■ Task objective
Scan the entries below and extract each line with the word "More" in it.

■ Data lines

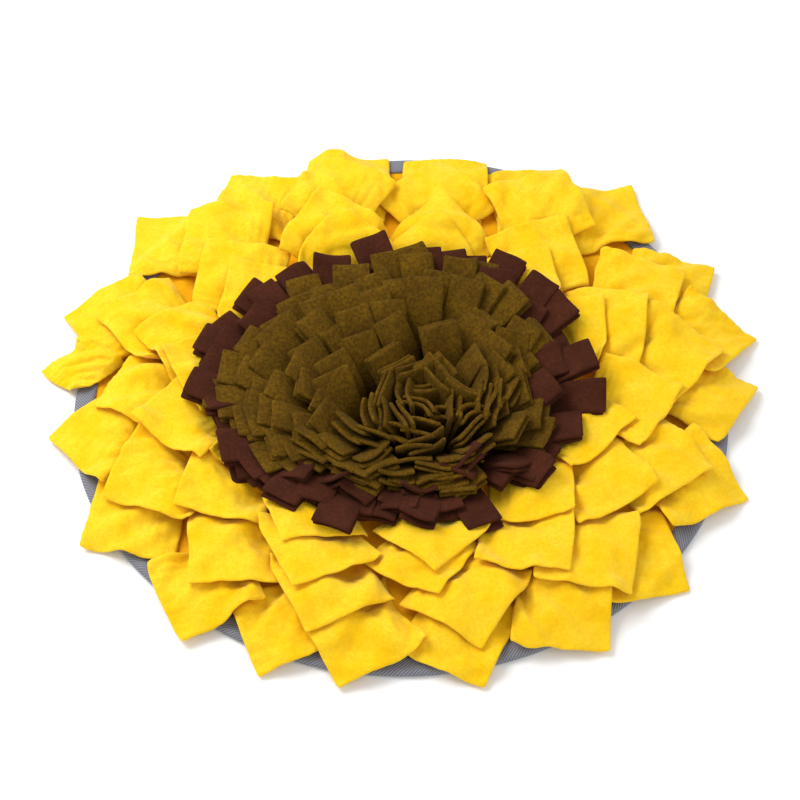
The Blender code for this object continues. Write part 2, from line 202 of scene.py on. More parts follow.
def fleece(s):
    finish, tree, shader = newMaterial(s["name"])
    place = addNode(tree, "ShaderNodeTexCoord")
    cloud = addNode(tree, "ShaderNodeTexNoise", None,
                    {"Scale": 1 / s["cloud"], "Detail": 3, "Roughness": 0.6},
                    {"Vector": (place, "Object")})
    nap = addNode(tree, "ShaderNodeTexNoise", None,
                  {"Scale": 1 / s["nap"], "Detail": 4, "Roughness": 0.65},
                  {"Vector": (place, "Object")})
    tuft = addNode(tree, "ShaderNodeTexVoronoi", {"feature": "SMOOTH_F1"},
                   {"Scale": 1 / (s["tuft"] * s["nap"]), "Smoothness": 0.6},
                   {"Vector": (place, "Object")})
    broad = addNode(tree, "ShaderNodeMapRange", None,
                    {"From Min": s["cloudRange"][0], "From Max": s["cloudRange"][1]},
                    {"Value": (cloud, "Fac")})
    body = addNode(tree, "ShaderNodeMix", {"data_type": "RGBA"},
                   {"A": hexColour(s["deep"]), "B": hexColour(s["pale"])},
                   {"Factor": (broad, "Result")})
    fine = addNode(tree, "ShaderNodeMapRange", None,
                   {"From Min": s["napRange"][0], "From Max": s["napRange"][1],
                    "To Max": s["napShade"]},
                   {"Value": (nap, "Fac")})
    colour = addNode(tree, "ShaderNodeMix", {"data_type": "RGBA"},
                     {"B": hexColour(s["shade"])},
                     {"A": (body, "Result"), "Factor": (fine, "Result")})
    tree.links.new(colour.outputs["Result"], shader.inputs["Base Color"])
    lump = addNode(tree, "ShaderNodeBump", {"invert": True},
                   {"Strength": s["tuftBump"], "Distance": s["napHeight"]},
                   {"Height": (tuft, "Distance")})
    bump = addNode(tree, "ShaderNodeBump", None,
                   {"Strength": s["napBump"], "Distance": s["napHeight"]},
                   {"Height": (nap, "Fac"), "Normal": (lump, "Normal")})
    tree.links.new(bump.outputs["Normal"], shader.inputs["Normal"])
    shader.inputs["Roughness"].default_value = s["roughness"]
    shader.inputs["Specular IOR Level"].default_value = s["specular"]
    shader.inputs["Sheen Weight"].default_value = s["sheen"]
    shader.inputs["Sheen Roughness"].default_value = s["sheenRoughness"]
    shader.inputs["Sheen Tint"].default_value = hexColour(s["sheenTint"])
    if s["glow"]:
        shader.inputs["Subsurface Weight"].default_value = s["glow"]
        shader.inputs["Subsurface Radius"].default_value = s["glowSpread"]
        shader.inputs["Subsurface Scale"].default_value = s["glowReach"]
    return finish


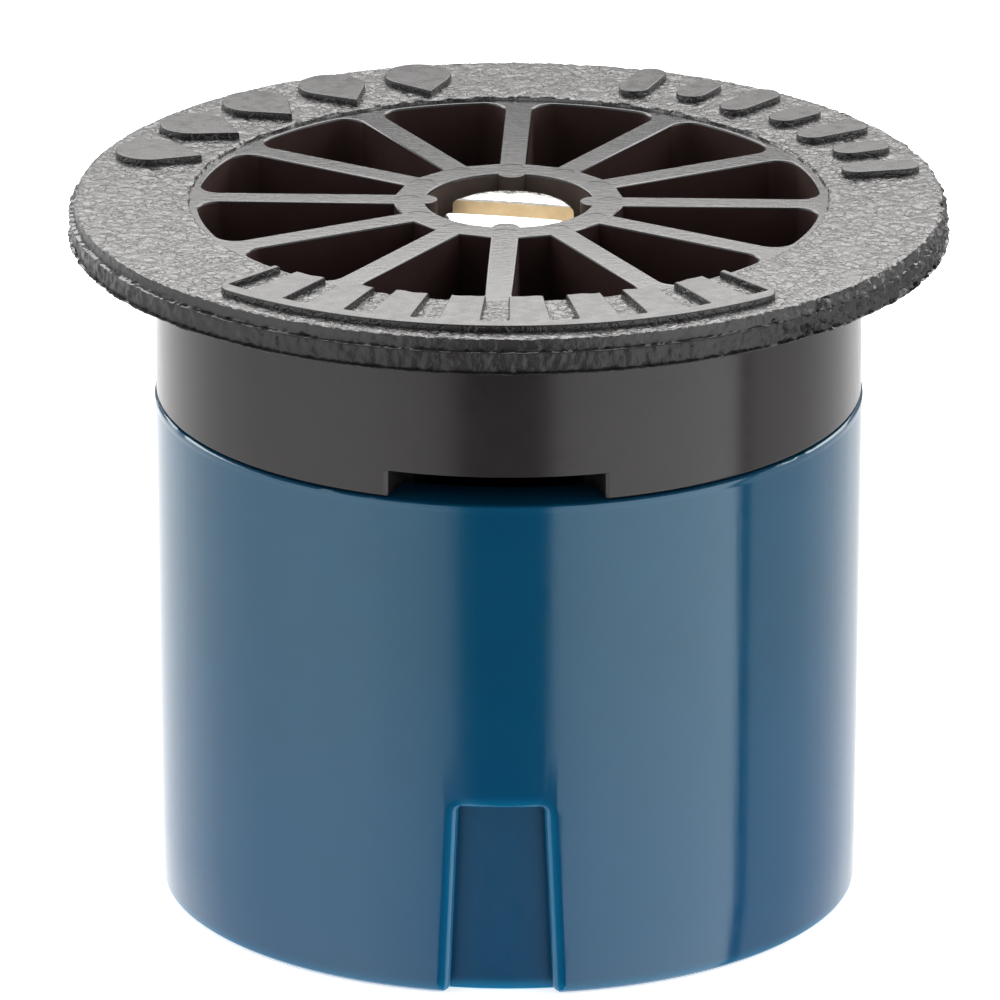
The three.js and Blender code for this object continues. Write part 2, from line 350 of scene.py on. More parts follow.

■ Solution below
The Blender code for this object continues. Write part 2, from line 202 of scene.py on. More parts follow.
The three.js and Blender code for this object continues. Write part 2, from line 350 of scene.py on. More parts follow.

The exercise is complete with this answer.